EXERCISE TASK - Transcribe only part of the material below: the lines from the one containing "before = set(bpy.data.objects)" through the one containing "for node in", inclusive, exactly as written.

**** SUPPLIED MATERIAL

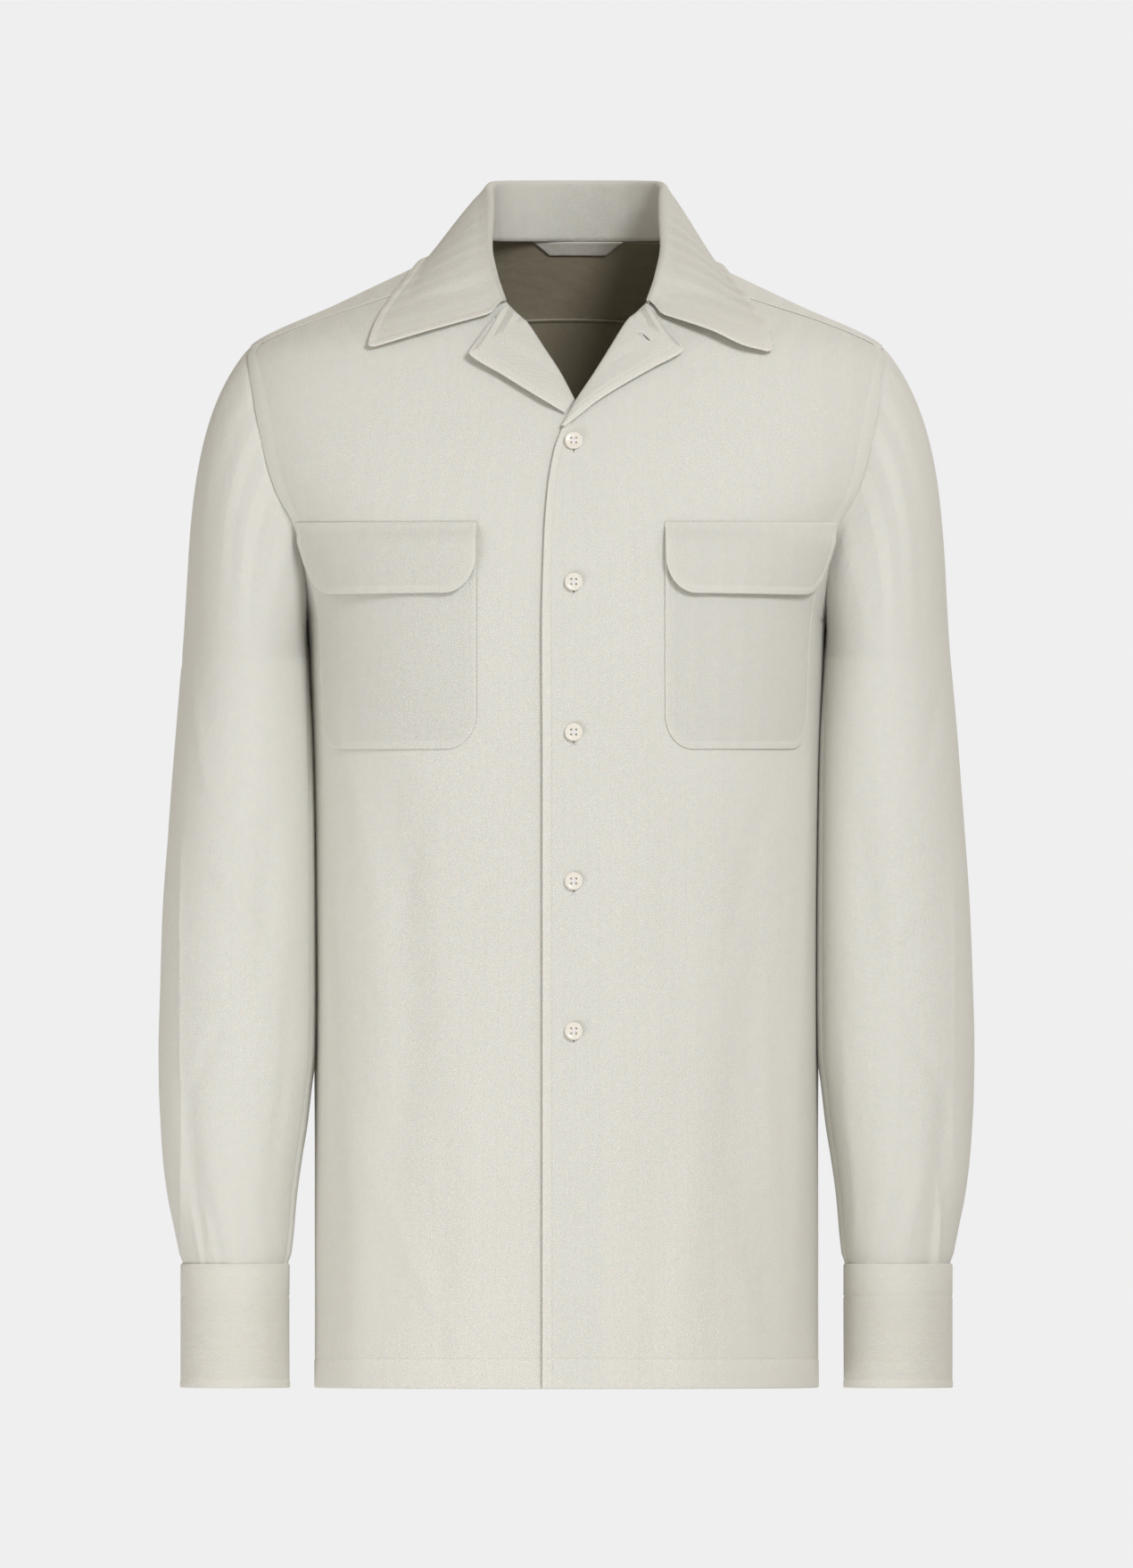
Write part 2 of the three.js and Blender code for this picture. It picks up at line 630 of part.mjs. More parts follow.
function foldTop(along, side) {
  const read = (name) => column(COLLAR_FOLD, 'along', name)(along);
  return new THREE.Vector3(NECK_CENTRE_X + side * read('halfWidth'), read('y'), read('z'));
}

function collarEdge(along, side) {
  const x = COLLAR_EDGE_SHIFT + side * column(COLLAR_EDGE, 'along', 'x')(along);
  const y = column(COLLAR_EDGE, 'along', 'y')(along);
  return new THREE.Vector3(x, y, shoulderHeight(x, y));
}

function collarLine(along, side) {
  const seam = neckPoint(along, side);
  const fold = foldTop(along, side);
  const edge = collarEdge(along, side);
  const near = Math.max(0, along - 0.02);
  const far = Math.min(1, along + 0.02);
  const run = foldTop(far, side).sub(foldTop(near, side)).normalize();
  if (along === 1) run.set(-side, 0, 0);
  const outward = edge.clone().sub(fold);
  outward.addScaledVector(run, -outward.dot(run));
  outward.z *= Math.max(0, 1 - along / 0.3);
  outward.addScaledVector(run, -outward.dot(run)).normalize();
  const up = run.clone().cross(outward).multiplyScalar(-side).normalize();
  const radius = column(COLLAR_FOLD, 'along', 'radius')(along);
  const centre = fold.clone().addScaledVector(up, -radius);
  const base = seam.clone().addScaledVector(up, 0.9).addScaledVector(outward, -DOUBLE_CLOTH / 2);
  const onArc = (turn) => centre.clone()
    .addScaledVector(outward, radius * Math.sin(radians(turn)))
    .addScaledVector(up, radius * Math.cos(radians(turn)));
  const rise = [0, 0.5].map((part) => base.clone().lerp(onArc(-90), part));
  const arc = [-90, -45, 0, 45, 90].map(onArc);
  const start = onArc(90);
  const frontShare = Math.max(0, 1 - along / 0.16);
  const fall = [0.08, 0.25, 0.45, 0.65, 0.85, 1].map((part) => {
    const place = start.clone().lerp(edge, part);
    place.z -= COLLAR_NOTCH_DROP * frontShare * Math.exp(-(((part - 0.2) / 0.22) ** 2));
    const belly = Math.sin(Math.PI * part);
    place.addScaledVector(up, COLLAR_BELLY * belly * (1 - frontShare));
    const arch = COLLAR_ARCH * frontShare * (side > 0 ? 1 : 0.5) * belly;
    const gap = DOUBLE_CLOTH + LAYER_GAP + overFrontLift(Math.abs(place.x)) + arch;
    return clearOfBody(place, gap);
  });
  return [...rise, ...arc, ...fall];
}

function collar() {
  const places = steps(0, 1, 14);
  const right = places.map((along) => collarLine(along, -1));
  const left = places.slice(0, -1).map((along) => collarLine(along, 1)).reverse();
  return wall({ points: [...right, ...left], thickness: DOUBLE_CLOTH, facing: 1 });
}

// Lapels: the top of each front turned over and lying on it

function lapel(rows, side) {
  const parts = [0, 0.13, 0.27, 0.4, 0.55, 0.7, 0.85, 1];
  const widths = [0, 0.12, 0.3, 0.55, 0.8, 1];
  const points = parts.map((part) => widths.map((width) => {
    const read = (name) => column(rows, 'part', name)(part);
    const x = lerp(read('rollX'), read('edgeX'), width);
    const z = lerp(read('rollZ'), read('edgeZ'), width);
    const under = side > 0 ? overFrontLift(x) : 0;
    const seat = width === 0 ? LAPEL_SEAT : LAYER_GAP;
    const roll = LAPEL_ROLL * Math.sin(Math.PI * Math.min(1, width * 1.25)) * (1 - part * 0.7);
    return bodyPoint(turnAtX(x, z), z, under + CLOTH + seat + roll);
  }));
  return wall({ points, thickness: CLOTH, facing: side > 0 ? -1 : 1 });
}

// Sleeves and cuffs

const sleeveColumn = Object.fromEntries(['outer', 'inner', 'front', 'back', 'middle']
  .map((name) => [name, column(SLEEVE_SECTIONS, 'z', name)]));

// A point of the wearer's left sleeve below the armhole, by the turn from its outer side.
function sleeveSection(turn, z) {
  const angle = radians(turn);
  const halfWidth = (sleeveColumn.outer(z) - sleeveColumn.inner(z)) / 2;
  const centre = (sleeveColumn.outer(z) + sleeveColumn.inner(z)) / 2;
  const depth = Math.sin(angle) > 0 ? sleeveColumn.front(z) : sleeveColumn.back(z);
  const fold = foldDepth(SLEEVE_FOLDS, turn, z);
  const x = centre + (halfWidth + fold) * Math.cos(angle);
  const y = sleeveColumn.middle(z) - (depth + fold) * Math.sin(angle);
  return new THREE.Vector3(x, y, z);
}

// The head of the sleeve, from the armhole (part 0) to its first level section (part 1).
function sleeveHead(turn, part) {
  const angle = radians(turn);
  const start = armholePoint(-turn);
  const end = sleeveSection(turn, SLEEVE_TOP_Z);
  const chord = start.distanceTo(end);
  const top = (1 + Math.cos(angle)) / 2;
  const leaving = new THREE.Vector3(lerp(0.3, 0.7, top), -0.25 * Math.sin(angle), -0.76).normalize();
  start.addScaledVector(leaving, 2 * SEAM_GAP);
  const arriving = new THREE.Vector3(0.06 * Math.cos(angle), 0, -1);
  const stay = (1 + 2 * part) * (1 - part) ** 2;
  const leave = part * (1 - part) ** 2 * chord * 0.95;
  const arrive = part * part * (part - 1) * chord;
  return start.multiplyScalar(stay)
    .addScaledVector(leaving, leave)
    .addScaledVector(end, part * part * (3 - 2 * part))
    .addScaledVector(arriving, arrive);
}

function mirrored(point, side) {
  return new THREE.Vector3(point.x * side, point.y, point.z);
}

function sleeve(side) {
  const heights = [-280, -320, -362, -404, -446, -486, -518, -546, -572, -598, SLEEVE_END_Z];
  const points = steps(0, 360 - ARMHOLE_STEP, 360 / ARMHOLE_STEP - 1).map((turn) => [
    ...[0, 0.06, 0.16, 0.3, 0.48, 0.72, 1].map((part) => sleeveHead(turn, part)),
    ...heights.map((z) => sleeveSection(turn, z)),
  ].map((point) => mirrored(point, side)));
  return wall({ points, thickness: CLOTH, facing: side, loop: true });
}

// A point of the sleeve's section, moved out from the middle of the sleeve by `lift`.
function cuffPoint(turn, z, lift) {
  const point = sleeveSection(turn, z);
  const centreX = (sleeveColumn.outer(z) + sleeveColumn.inner(z)) / 2;
  const away = new THREE.Vector3(point.x - centreX, point.y - sleeveColumn.middle(z), 0);
  return point.addScaledVector(away.normalize(), lift);
}

function cuff(side) {
  const points = steps(0, CUFF_WRAP, 26).map((wrap) => {
    const lift = (DOUBLE_CLOTH + LAYER_GAP) * smoothStep(270, 350, wrap);
    const heights = [HEM_Z, -676, -650, CUFF_TOP_Z];
    return heights.map((z) => mirrored(cuffPoint(CUFF_START + wrap, z, lift), side));
  });
  return wall({ points, thickness: DOUBLE_CLOTH, facing: -side });
}

// The bound opening above each cuff, on the back of the sleeve.
function sleeveOpening(side) {
  const turns = [296, 302, 308, 314, 320];
  const heights = [SLEEVE_END_Z + 0.4, -605, -580, -555, -530, -510];
  const points = turns.map((turn) => heights.map((z) =>
    mirrored(cuffPoint(turn, z, CLOTH + LAYER_GAP), side)));
  return wall({ points, thickness: CLOTH, facing: -side });
}

// Pockets and flaps, taken from the front's points and moved out

// How far a rounded lower corner draws the edge in, at a height over the lower edge.
function cornerInset(height, radius) {
  if (height >= radius) return 0;
  return radius - Math.sqrt(radius * radius - (radius - height) ** 2);
}

function chestPatch({ side, innerX, outerTurn, top, bottom, corner, lift, belly, width }) {
  const heights = [0, 0.04, 0.14, 0.32, 0.62, 1].map((part) => bottom + part * corner);
  const rows = [...heights, ...steps(bottom + corner, top, 4).slice(1)];
  const points = steps(0, 1, 10).map((across) => rows.map((z) => {
    const inset = cornerInset(z - bottom, corner) / width;
    const place = lerp(inset, 1 - inset, across);
    const innerTurn = turnAtX(innerX, z);
    const limit = armholeTurn(z, false) - PATCH_FROM_ARMHOLE;
    const turn = lerp(innerTurn, Math.min(outerTurn, limit), place);
    const down = (top - z) / (top - bottom);
    const bulge = belly * Math.sin(Math.PI * place) * Math.sin(Math.PI * Math.min(1, down * 0.95));
    const cover = side > 0 ? overFrontLift(bodyPointPlain(turn, z).x) : 0;
    return bodyPoint(side * turn, z, lift(down) + bulge + cover);
  }));
  return wall({ points, thickness: CLOTH, facing: side });
}

function pocket({ side, innerX, outerTurn }) {
  return chestPatch({
    side, innerX, outerTurn, top: POCKET_TOP_Z, bottom: POCKET_BOTTOM_Z, corner: POCKET_CORNER,
    width: POCKET_WIDTH, belly: POCKET_BELLY, lift: () => CLOTH + PATCH_GAP,
  });
}

// A flap lies on the front at its sewn upper edge and on the pocket below that.
function flap({ side, innerX, flapOuterTurn }) {
  const clearOfPocket = CLOTH + LAYER_GAP + POCKET_BELLY;
  return chestPatch({
    side, innerX: innerX - 0.2, outerTurn: flapOuterTurn, top: FLAP_TOP_Z, bottom: FLAP_BOTTOM_Z,
    corner: FLAP_CORNER, width: FLAP_WIDTH, belly: FLAP_BELLY,
    lift: (down) => CLOTH + PATCH_GAP + clearOfPocket * smoothStep(0, 0.22, down),
  });
}

// Neck label, sewn inside the yoke below the collar

function neckLabel() {
  const points = steps(0, 1, 6).map((across) => LABEL_ROWS.map(({ z, from, to }) => {
    const x = lerp(from, to, across);
    const turn = turnAt(x, depthAtX(x, z, true));
    return bodyPoint(turn, z, -(CLOTH + LAYER_GAP + LABEL_THICKNESS));
  }));
  return wall({ points, thickness: LABEL_THICKNESS, facing: 1 });
}

// Buttons: four-hole discs

function circlePoints(centreX, centreY, radius, sides) {
  return steps(0, 2 * Math.PI, sides).slice(0, -1).map((angle) =>
    new THREE.Vector2(centreX + radius * Math.cos(angle), centreY + radius * Math.sin(angle)));
}

function buttonGeometry() {
  const outline = new THREE.Shape(circlePoints(0, 0, BUTTON_RADIUS, BUTTON_SIDES));
  for (const [across, up] of [[1, 1], [-1, 1], [-1, -1], [1, -1]]) {
    const [x, y] = [across * BUTTON_HOLE_OFFSET, up * BUTTON_HOLE_OFFSET];
    outline.holes.push(new THREE.Path(circlePoints(x, y, BUTTON_HOLE_RADIUS, BUTTON_HOLE_SIDES)));
  }
  return new THREE.ExtrudeGeometry(outline, { depth: BUTTON_THICKNESS, bevelEnabled: false, steps: 1 });
}

// A button whose back rests just off a place on the cloth, facing along `normal`.
function addButton(name, seat, normal) {
  const mesh = addPiece(name, buttonGeometry(), COLOURS.button, 0.3);
  mesh.quaternion.setFromUnitVectors(new THREE.Vector3(0, 0, 1), normal);
  mesh.position.copy(seat).addScaledVector(normal, SEAM_GAP + 0.1);
}

function addFrontButtons() {
  FRONT_BUTTON_HEIGHTS.forEach((z, i) => {
    const turn = turnAtX(FRONT_BUTTON_X, z);
    const normal = bodyNormal(turn, z);
    addButton(`button_front_${i + 1}`, bodyPoint(turn, z, overFrontLift(FRONT_BUTTON_X)), normal);
  });
}

function addCuffButton(side, name) {
  const turn = CUFF_START + CUFF_WRAP - CUFF_BUTTON_FROM_END;
  const lift = DOUBLE_CLOTH + LAYER_GAP + 0.2;
  const seat = mirrored(cuffPoint(turn, CUFF_BUTTON_Z, lift), side);
  const across = cuffPoint(turn + 1, CUFF_BUTTON_Z, lift).sub(cuffPoint(turn - 1, CUFF_BUTTON_Z, lift));
  const normal = new THREE.Vector3(0, 0, 1).cross(across).normalize();
  if (normal.y < 0) normal.negate();
  addButton(name, seat, mirrored(normal, side));
}

// Assembly

addPiece('back', backPanel(), COLOURS.body);
addPiece('yoke', yoke(), COLOURS.yoke);
addPiece('front_right', frontPanel(-1), COLOURS.body);
addPiece('front_left', frontPanel(1), COLOURS.body);
addPiece('collar', collar(), COLOURS.trim);
addPiece('lapel_right', lapel(LAPEL_RIGHT, -1), COLOURS.trim);
addPiece('lapel_left', lapel(LAPEL_LEFT, 1), COLOURS.trim);
for (const [name, side] of [['right', -1], ['left', 1]]) {
  addPiece(`sleeve_${name}`, sleeve(side), COLOURS.sleeve);
  addPiece(`cuff_${name}`, cuff(side), COLOURS.trim);
  addPiece(`sleeve_opening_${name}`, sleeveOpening(side), COLOURS.trim);
  addCuffButton(side, `button_cuff_${name}`);
}
for (const patch of PATCH_POCKETS) {
  addPiece(`pocket_${patch.name}`, pocket(patch), COLOURS.body);
  addPiece(`pocket_flap_${patch.name}`, flap(patch), COLOURS.trim);
}
addPiece('neck_label', neckLabel(), COLOURS.label);
addFrontButtons();

export default shirt;
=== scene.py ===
# %% [markdown]
# A safari shirt in ivory herringbone cotton. It is filled out as if worn, but hollow, so
# every piece of cloth is a thin shell with air behind it. The CAD model already has each
# piece at its real size. Here each one is made again, finer, on the same surfaces, with
# creases, seams, stitches and a weave. All sizes in the tables are in millimetres.

# %% Load the frame
import json
import math

import bmesh
import bpy
import numpy as np
from mathutils import Matrix, Vector

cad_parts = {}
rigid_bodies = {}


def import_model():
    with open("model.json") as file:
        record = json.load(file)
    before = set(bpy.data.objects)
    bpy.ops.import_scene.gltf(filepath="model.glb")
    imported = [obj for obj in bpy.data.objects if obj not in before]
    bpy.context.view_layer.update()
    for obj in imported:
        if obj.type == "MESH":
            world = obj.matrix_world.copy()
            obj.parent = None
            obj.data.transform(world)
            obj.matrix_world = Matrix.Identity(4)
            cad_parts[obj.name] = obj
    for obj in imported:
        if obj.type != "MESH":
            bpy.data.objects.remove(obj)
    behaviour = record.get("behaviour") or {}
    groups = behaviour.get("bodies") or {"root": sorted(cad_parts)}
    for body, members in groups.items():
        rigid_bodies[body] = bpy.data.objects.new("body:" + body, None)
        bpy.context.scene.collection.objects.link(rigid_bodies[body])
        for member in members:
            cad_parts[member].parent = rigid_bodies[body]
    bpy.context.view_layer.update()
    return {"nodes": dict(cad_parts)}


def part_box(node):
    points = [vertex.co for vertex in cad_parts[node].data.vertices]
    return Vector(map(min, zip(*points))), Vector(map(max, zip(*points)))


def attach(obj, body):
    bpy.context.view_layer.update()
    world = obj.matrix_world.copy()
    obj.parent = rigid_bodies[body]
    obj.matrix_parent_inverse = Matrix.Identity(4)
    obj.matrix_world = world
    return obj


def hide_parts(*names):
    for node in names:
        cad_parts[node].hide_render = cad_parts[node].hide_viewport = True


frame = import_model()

MM = 0.001
print("frame", len(frame["nodes"]), "nodes")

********

RESPONSE TO THE TASK -
    before = set(bpy.data.objects)
    bpy.ops.import_scene.gltf(filepath="model.glb")
    imported = [obj for obj in bpy.data.objects if obj not in before]
    bpy.context.view_layer.update()
    for obj in imported:
        if obj.type == "MESH":
            world = obj.matrix_world.copy()
            obj.parent = None
            obj.data.transform(world)
            obj.matrix_world = Matrix.Identity(4)
            cad_parts[obj.name] = obj
    for obj in imported:
        if obj.type != "MESH":
            bpy.data.objects.remove(obj)
    behaviour = record.get("behaviour") or {}
    groups = behaviour.get("bodies") or {"root": sorted(cad_parts)}
    for body, members in groups.items():
        rigid_bodies[body] = bpy.data.objects.new("body:" + body, None)
        bpy.context.scene.collection.objects.link(rigid_bodies[body])
        for member in members:
            cad_parts[member].parent = rigid_bodies[body]
    bpy.context.view_layer.update()
    return {"nodes": dict(cad_parts)}


def part_box(node):
    points = [vertex.co for vertex in cad_parts[node].data.vertices]
    return Vector(map(min, zip(*points))), Vector(map(max, zip(*points)))


def attach(obj, body):
    bpy.context.view_layer.update()
    world = obj.matrix_world.copy()
    obj.parent = rigid_bodies[body]
    obj.matrix_parent_inverse = Matrix.Identity(4)
    obj.matrix_world = world
    return obj


def hide_parts(*names):
    for node in names:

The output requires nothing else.